Pengamat: Intervensi Pemerintah ke Maskapai Terlalu Dalam

Sejak 2001 konsumen sudah dimanjakan dengan tarif promo tiket pesawat tak masuk akal

Rep: Adinda Pryanka/ Red: Nidia Zuraya
Tiket pesawat
Foto: Republika
Tiket pesawat

REPUBLIKA.CO.ID, JAKARTA – Pengamat penerbangan Arista Atmadjati menilai, intervensi pemerintah terhadap maskapai sudah terlalu dalam. Arahan pemerintah agar maskapai berbiaya hemat (Low Cost Carrier/LCC) menurunkan tarif tiket pada hari tertentu hingga 50 persen terkesan bahwa pemerintah hanya mendengarkan keluhan masyarakat.

Di sisi lain, maskapai penerbangan berpotensi bangkrut sebagai dampaknya. Arista menuturkan, tarif tiket yang diterima masyarakat selama 17 tahun belakang justru tidaklah benar.

Baca Juga

Sejak LCC dikenalkan di Indonesia pada 2001, industri sudah memanjakan konsumennya dengan tarif promo yang tidak masuk akal. "Bahkan, harganya terkadang lebih murah dibandingkan naik kereta eksekutif," ujarnya ketika dihubungi Republika, Ahad (21/7).

Selama 17 tahun menggunakan konsep tersebut, Arista menjelaskan, maskapai LCC terus merugi. Hingga akhirnya pada 2018, mereka ingin memperbaiki struktur tarif dan tidak ingin bermain di promo lagi. Kebijakan ini membuat tarif tiket naik dan disambut masyarakat dengan berbagai reaksi, terutama kontra.

Arista menyebutkan, tarif tiket yang ditawarkan pada 2018 hingga tahun ini merupakan titik normal baru dan wajar. Hanya saja, maskapai menerapkannya terlalu mendadak dan tanpa sosialisasi. "Itu kekurangan maskapai," tuturnya.

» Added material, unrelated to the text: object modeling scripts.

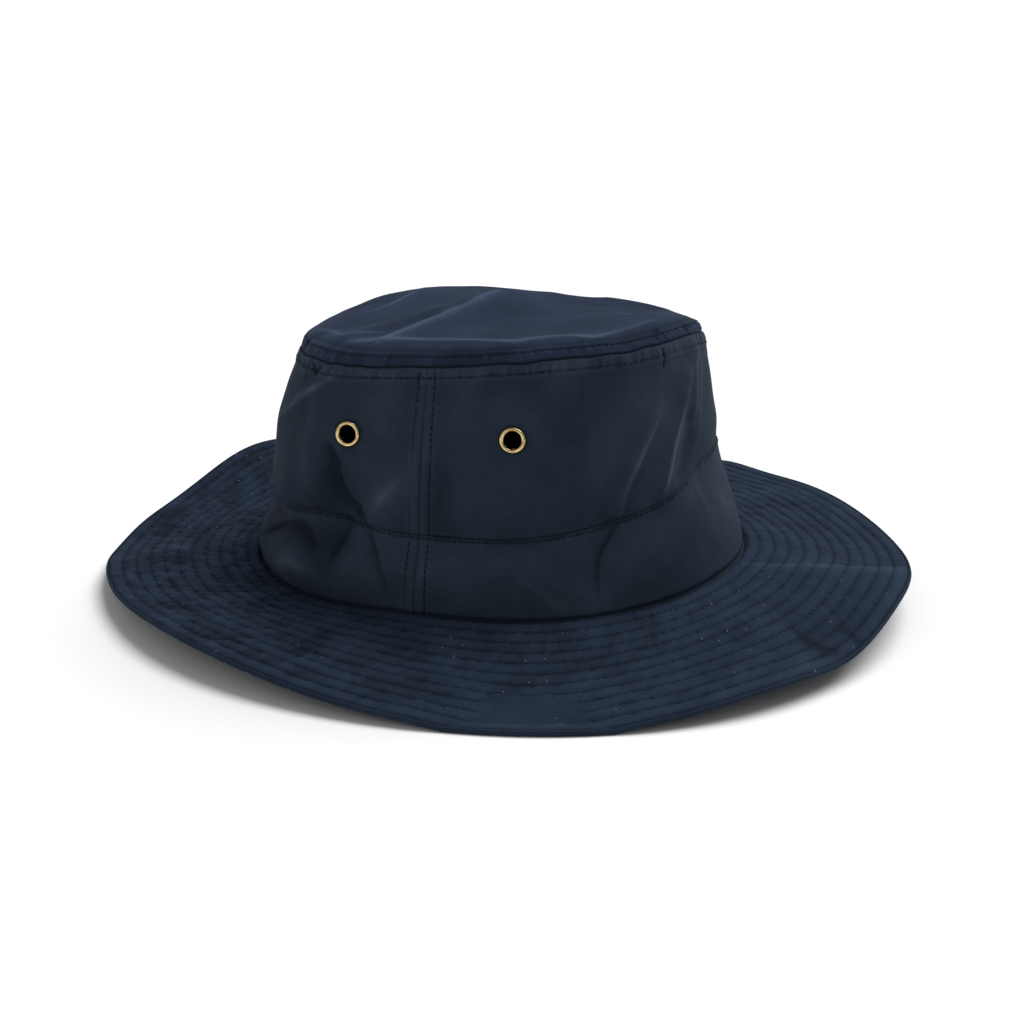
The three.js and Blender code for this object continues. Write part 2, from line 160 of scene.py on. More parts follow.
# Fine creases that only the visible cloth has. Each follows a path of places (angle, share of the
# crown's height, relief there), and fades with one width to the left and one to the right of the
# path. Relief and widths are millimetres.
WALL_CREASES = (
    (((350, 0.58, 0.3), (352, 0.69, 0.8), (356, 0.86, 0.7), (362, 0.92, 0.2)), 2.0, 0.8),
    (((335, 0.36, 0.4), (337, 0.44, 0.9), (340, 0.56, 0.9), (344, 0.66, 0.7), (352, 0.85, 0.3)), 0.8, 2.0),
    (((322, 0.33, 0.3), (324, 0.44, 0.6), (328, 0.54, 0.7), (332, 0.63, 0.6), (338, 0.75, 0.2)), 2.4, 0.9),
    (((315, 0.04, -0.15), (315, 0.13, -0.35), (316, 0.22, -0.55), (322, 0.32, -0.5)), 2.2, 0.8),
    (((353, 0.2, 0.2), (352, 0.25, 0.3), (349, 0.31, 0.15)), 1.5, 2.6),
    (((373, 0.13, 0.1), (368, 0.16, 0.25), (362, 0.19, 0.15)), 2.0, 2.6),
    (((306, 0.06, 0.2), (297, 0.18, 0.3)), 1.8, 1.8),
    (((266, 0.07, -0.1), (262, 0.2, -0.6), (259, 0.28, -0.7), (258, 0.31, -0.3)), 2.6, 0.8),
    (((256, 0.35, -0.4), (254, 0.42, -1.8), (251, 0.49, -2.4),
      (248, 0.57, -1.5), (244, 0.68, -0.2)), 6.5, 1.2),
    (((258, 0.38, 0.3), (262, 0.47, 0.6), (267, 0.56, 0.3)), 8.0, 8.0),
    (((226, 0.985, -0.8), (231, 0.945, -1.2)), 0.5, 0.5),
    (((231.5, 0.95, -1.2), (233.5, 0.99, -0.9)), 0.5, 0.5),
    (((341, 0.9, -0.7), (342, 0.94, -1.1), (341.5, 0.985, -1.1)), 0.7, 0.7),
    (((212, 0.71, 0.4), (218, 0.76, 0.6), (232, 0.87, 0.7), (242, 0.95, 0.5)), 2.6, 1.4),
    (((222, 0.82, 0.3), (234, 0.9, 0.4)), 1.2, 1.2),
    (((212, 0.17, -0.4), (220, 0.245, -1.1), (228, 0.27, -1.1),
      (236, 0.25, -0.9), (242, 0.22, -0.4)), 1.2, 3.8),
    (((251, 0.29, -0.6), (250, 0.25, -1.1), (249, 0.2, -0.5)), 3.0, 4.0),
    (((222, 0.06, 0.2), (236, 0.13, 0.6), (250, 0.09, 0.2)), 6.0, 6.0),
    (((38, 0.5, 0.3), (32, 0.7, 0.7), (20, 0.9, 0.4)), 2.0, 2.0),
    (((70, 0.6, -0.3), (68, 0.8, -0.7), (60, 0.95, -0.4)), 2.0, 1.0),
    (((104, 0.45, 0.1), (111, 0.6, 0.3), (115, 0.75, 0.3), (117, 0.9, 0.1)), 6.0, 4.0),
    (((160, 0.6, 0.1), (159, 0.75, 0.3), (156, 0.9, 0.1)), 4.0, 6.0),
    (((188, 0.45, -0.3), (184, 0.65, -0.7), (190, 0.9, -0.4)), 2.2, 2.2),
)

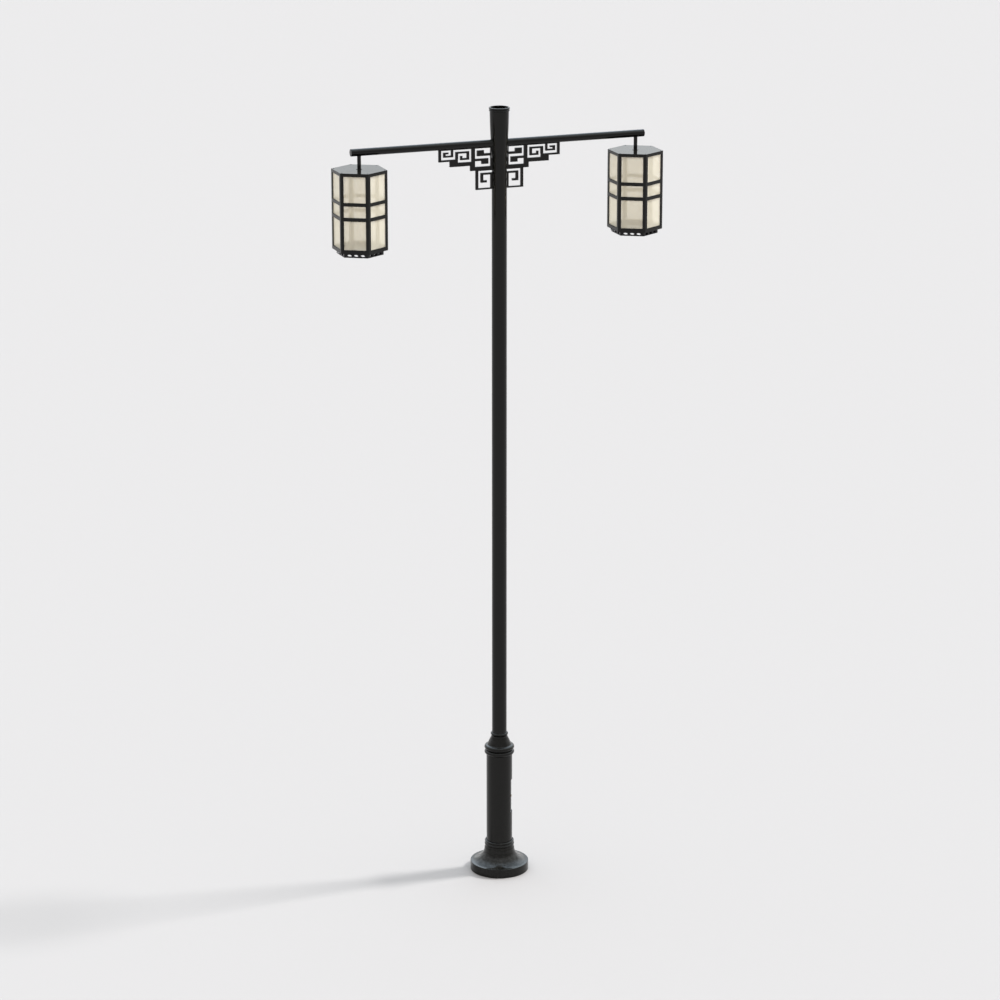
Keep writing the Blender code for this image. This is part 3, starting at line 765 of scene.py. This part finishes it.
def sky():
    """Brighter overhead and behind the post than on the camera's side, with soft clouds."""
    world = bpy.data.worlds.new("sky")
    bpy.context.scene.world = world
    world.use_nodes = True
    nodes, links = world.node_tree.nodes, world.node_tree.links
    direction = nodes.new("ShaderNodeTexCoord").outputs["Generated"]
    lean = nodes.new("ShaderNodeVectorMath")
    lean.operation = "DOT_PRODUCT"
    lean.inputs[1].default_value = SKY_LEAN
    links.new(direction, lean.inputs[0])
    lift = nodes.new("ShaderNodeMapRange")
    lift.inputs["From Min"].default_value = -1.0
    links.new(lean.outputs["Value"], lift.inputs["Value"])
    ramp = nodes.new("ShaderNodeValToRGB")
    links.new(lift.outputs["Result"], ramp.inputs["Fac"])
    elements = ramp.color_ramp.elements
    while len(elements) < len(SKY_STOPS):
        elements.new(0.5)
    for element, (position, colour) in zip(elements, SKY_STOPS):
        element.position = position
        element.color = (*colour, 1.0)
    clouds = nodes.new("ShaderNodeTexNoise")
    clouds.inputs["Scale"].default_value = 5.0
    clouds.inputs["Detail"].default_value = 3.0
    links.new(direction, clouds.inputs["Vector"])
    strength = nodes.new("ShaderNodeMapRange")
    strength.inputs["From Min"].default_value = 0.35
    strength.inputs["From Max"].default_value = 0.65
    strength.inputs["To Min"].default_value = SKY_STRENGTH * 0.7
    strength.inputs["To Max"].default_value = SKY_STRENGTH * 1.3
    links.new(clouds.outputs["Fac"], strength.inputs["Value"])
    links.new(strength.outputs["Result"], nodes["Background"].inputs["Strength"])
    links.new(ramp.outputs["Color"], nodes["Background"].inputs["Color"])


def sun():
    light = bpy.data.lights.new("sun", "SUN")
    light.energy, light.angle = SUN_STRENGTH, math.radians(SUN_SPREAD)
    light.color = SUN_COLOUR
    made = bpy.data.objects.new("sun", light)
    height, azimuth = math.radians(SUN_HEIGHT), math.radians(SUN_AZIMUTH)
    towards = Vector((math.cos(height) * math.cos(azimuth), math.cos(height) * math.sin(azimuth),
                      math.sin(height)))
    made.rotation_euler = towards.to_track_quat("Z", "Y").to_euler()
    made.location = towards * 12.0
    made.visible_glossy = False
    bpy.context.scene.collection.objects.link(made)


def camera():
    lens = bpy.data.cameras.new("camera")
    lens.lens, lens.sensor_width = CAMERA_LENS, SENSOR
    lens.clip_end = 500.0
    made = bpy.data.objects.new("camera", lens)
    made.location = CAMERA_AT
    made.rotation_euler = (math.radians(CAMERA_TILT), 0.0, math.radians(CAMERA_TURN))
    bpy.context.scene.collection.objects.link(made)
    bpy.context.scene.camera = made


main()
floor()
sky()
sun()
camera()
bpy.context.scene.view_settings.view_transform = "Standard"
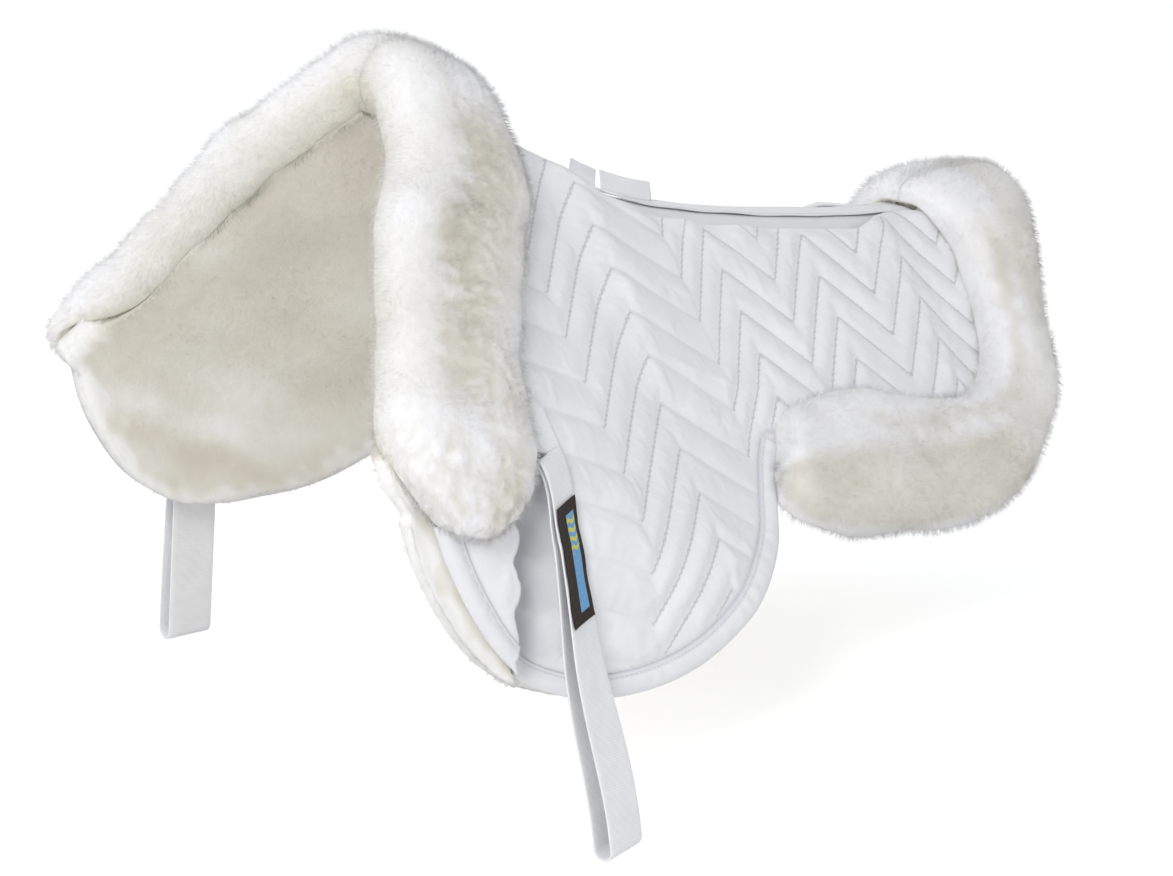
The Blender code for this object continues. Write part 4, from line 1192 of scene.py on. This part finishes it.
def shimPieces(side):
    for index, name in enumerate(("front", "middle", "rear")):
        start = pockets["front"] + pockets["divider"] + index * (pockets["shimLength"] + pockets["divider"])
        low = (start, pockets["shimTop"])
        high = (start + pockets["shimLength"], pockets["shimTop"] + pockets["shimDrop"])
        flat, quads = panelGrid(roundedOutline(low, high, inner["shimCorner"]), inner["shimCell"])
        fuzz = inner["fuzz"] * ripple(np.column_stack([flat, flat[:, 0]]), 0.006, 31 + index)
        full = side + "_" + name + "_shim"
        flatPiece(full, side, flat, quads, inner["shimLow"] - fuzz, inner["shimHigh"] + fuzz,
                  feltFinish, full, bulge=0.0004, rows=3)


def dividerPieces(side):
    for index in range(4):
        middle = pockets["front"] + index * (pockets["shimLength"] + pockets["divider"])
        middle = middle + pockets["divider"] / 2
        low = (middle - layers["cloth"] / 2, layers["mouthDown"] + pockets["stripWidth"] + 0.002)
        high = (middle + layers["cloth"] / 2, pocketBottom - 0.001)
        flat, quads = evenSheet(low, high, inner["dividerCell"])
        flat[:, 0] = flat[:, 0] + 0.0004 * np.sin(flat[:, 1] / 0.012)
        low, high = np.full(len(flat), layers["gap"]), np.full(len(flat), inner["dividerTop"])
        flatPiece(side + "_pocket_divider_" + str(index + 1), side, flat, quads, low, high,
                  cloths["liningCotton"], side + "_side", bulge=0.0002, rows=3)


def closingStrips(side):
    low = (pockets["front"], layers["mouthDown"] + 0.001)
    high = (pockets["rear"], layers["mouthDown"] + 0.001 + pockets["stripWidth"])
    flat, quads = evenSheet(low, high, inner["stripCell"])
    fuzz = inner["fuzz"] * ripple(np.column_stack([flat, flat[:, 0]]), 0.0024, 37)
    hem = np.minimum(flat[:, 1] - low[1], high[1] - flat[:, 1])
    row = bump(hem, inner["stripSeam"], 0.0005)
    for kind in ("loop", "hook"):
        bottom, top = inner[kind]
        upper = np.full(len(flat), top) + (fuzz if kind == "loop" else 0) - 0.0001 * row
        under = np.full(len(flat), bottom) + (fuzz if kind == "hook" else 0) + 0.0001 * row
        flatPiece(side + "_" + kind + "_strip", side, flat, quads, under, upper,
                  cloths["fasteningTape"], side + "_side", marks={"seam": row})


for side in sides:
    pocketLining(side)
    shimPieces(side)
    dividerPieces(side)
    closingStrips(side)
print("pocket linings, shims, dividers and strips made")

# Edge binding with its row of stitches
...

Selain itu, Arista menambahkan, maskapai juga hanya menerapkan single class tanpa varian harga seperti tahun belakang. Kebijakan ini patut dipertimbangkan kembali karena menyebabkan masyarakat tidak memiliki banyak pilihan. Setidaknya, maskapai dapat menawarkan tiga kelas dengan perbedaan tarif 10 hingga 20 persen tiap kelas.

Terlepas dari evaluasi maskapai, Arista menegaskan, reasi pemerintah sudah terlalu dalam. Arahan mereka untuk menurunkan 50 persen tarif tiket dapat mencegah maskapai LCC mendapatkan keuntungan. Padahal, sudah sejak lama, 'rapor' maskapai sudah merah dan butuh perbaikan.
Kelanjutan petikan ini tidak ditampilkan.